Evenings are still evolving. Finding a new home rhythm here as proved more challenging. Ideally, dinner is made together, shared and finished at a reasonable hour. We often follow it by a slower pace, perhaps a game, reading, or a movie. These patterns are not fixed, but they are becoming familiar. In that familiarity there is a quiet sense of order. In many ways, these small rhythms feel less like obligations and more like daily acts of worship.

Not everything fits neatly into a daily pattern. Certain responsibilities require flexible space, like housework, gardening, personal business, and appointments. These do not follow a strict schedule, but they do require attention. Without some intentional placement, the practical side of life begins to fray. Left unattended, what has been built over years of work can slowly fall into disarray.

Margin has become just as important as structure when building a new home rhythm.

 Leaving space in our days allows for spontaneity, whether that means time with family, helping with grandchildren, or simply saying yes to an unexpected opportunity. These moments often become the most meaningful, but they only fit when something else is not overplanned.
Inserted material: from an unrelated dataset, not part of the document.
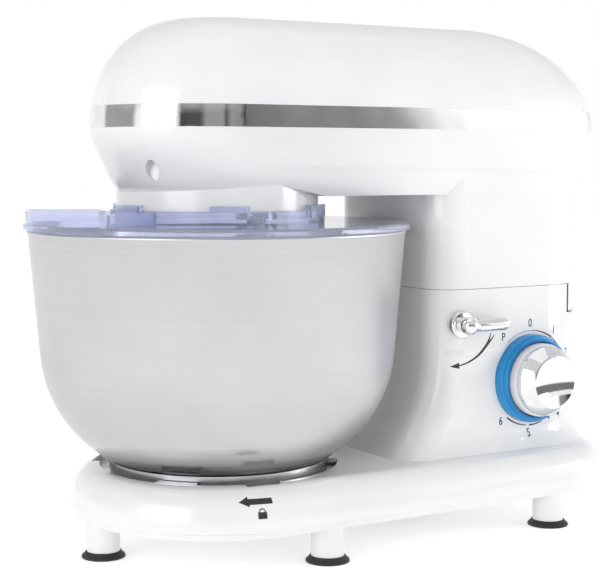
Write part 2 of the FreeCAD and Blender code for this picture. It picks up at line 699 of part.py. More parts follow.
def head_parts():
    """Lower housing, upper cover and the bright band that covers their joint."""
    shell, outer = head_shell()
    seat = band_seat(BAND_DEPTH)
    slab = box(-200, 400, -200, 200, BAND_BOTTOM, BAND_TOP)
    groove = slab.cut(seat)
    shell = shell.cut(groove)
    ledge = box(-200, 400, -200, 200, SPLIT_Z, 400)
    cover = shell.common(ledge)
    housing = shell.cut(ledge)
    housing = housing.fuse(hinge_barrel())
    neck_hole = cyl(52.0, 0, 0, 190, 226)
    housing = housing.cut(neck_hole)
    for side in (-1, 1):
        housing = housing.fuse(hinge_knuckle(side))
        cup = screw_recess(side, WALL, NOSE_RECESS_DEPTH + WALL).common(outer)
        housing = housing.fuse(cup).cut(screw_recess(side, 0, NOSE_RECESS_DEPTH))
    housing = cut(housing, [cyl_y(6.5, HINGE_X, HINGE_Z, -40, 40)])
    for side in (-1, 1):
        for x, y in COVER_SCREW_SPOTS:
            ends = sorted((side * (y - 5), side * (y + 11)))
            post = box(x - 5, x + 5, ends[0], ends[1], 215, SPLIT_Z).common(outer).cut(groove)
            housing = housing.fuse(post.cut(cyl(1.6, x, side * y, SPLIT_Z - 14, SPLIT_Z + 1)))
        boss = cyl(5.5, CHASSIS_LUG_X, side * CHASSIS_LUG_Y, HEAD_BOTTOM + 1, CHASSIS_Z)
        hole = cyl(1.6, CHASSIS_LUG_X, side * CHASSIS_LUG_Y, CHASSIS_Z - 14, CHASSIS_Z + 1)
        housing = housing.fuse(boss).cut(hole)
    band = slab.common(loft([outline(*head_section(z, -0.2), 0.96 * HEAD_HALF, TAIL_CORNER, z)
                             for z in (BAND_BOTTOM - 1, SPLIT_Z, BAND_TOP + 1)]))
    band = band.cut(band_seat(BAND_DEPTH - GAP))
    return housing, cover, band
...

Travel adds another layer. Our calendar holds dates and destinations we have long anticipated, yet even here we are learning that rhythm matters. The details change, but the anchors remain. Without them, it is easy to lose both balance and intention, even in the midst of something we have waited years to experience.

Over time we are discovering that rhythm does not limit freedom; it protects it. A few simple anchors placed gently into the day keep life from drifting while still leaving room for spontaneity and rest.

Retirement is not about filling every hour or abandoning structure altogether. It is about shaping our days with enough intention that both purpose and enjoyment can live side by side. When the day begins with small acts of order and ends with quiet gratitude, the hours in between tend to find their place.